Hellion: Terrific looking is definitely a must-have. How do you write the family dynamic so well?


Megan: I'm not sure how to write without a family in the story. Marrying the Boss didn't have kids, which was a total departure for me. Then all of a sudden, the characters' parents start taking over scenes! I just went along for the ride. As you might remember, Hellion, I have two children. I'm the fifth-born in my family, as is my husband, so we have lots of "dynamic" things going on.


Hellion: Wow, that’s a lot of siblings…and cousins! I bet you have entertaining family reunions and dinners. Okay, time for some more random questions.


Megan: Again? You’re not going to threaten to shoot me again, are you?
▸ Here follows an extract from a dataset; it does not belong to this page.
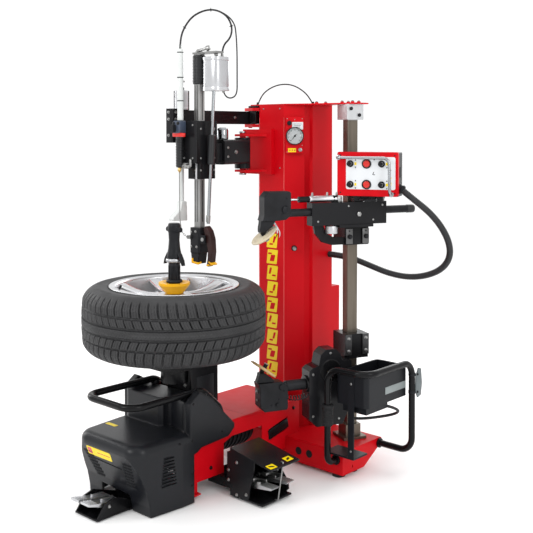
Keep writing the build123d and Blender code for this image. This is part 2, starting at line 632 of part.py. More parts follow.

Hellion: I don’t think so, but no promises. What’s your biggest pet peeve? If you were in Bed, Bath, and Beyond with an unlimited budget, what one item would be on your must-have list and why? And what’s your favorite flavor of Crystal Lite?


Megan: I have lots of pet peeves. Rude people would be my current number one. I don't shop in BB&B, so I don't know what they carry. I'd love to have a hot tub, though, if you're thinking of my birthday present. Thanks!!  Does there have to be a reason? Sheer relaxation. I like raspberry lemonade Crystal Lite, a pitcherful of which we keep in the fridge at all times. But I mostly live on versions of Diet Coke--caffeine free for after 2 pm and Vanilla Zero for the early part of the day, or if I need a caffeine boost.


Hellion: Caffeine is almost better than rum. Almost. Okay, final question, then I’ll turn this over to the crew to ask you questions: What’s the best piece of writing advice that’s worked for you?


Megan: "Never, never, never quit."  It's really from Winston Churchill, so I'll give you a writer's quote, this one from Nora Roberts: "I can revise anything but a blank page."


Hellion: I think I like Churchill’s better. But leave me to be perverse! Okay, crew, come talk with us! What questions do you have Megan? What is your favorite boy-next-door type of story? And do you think it’s possible to be the boy-next-door and insanely rich?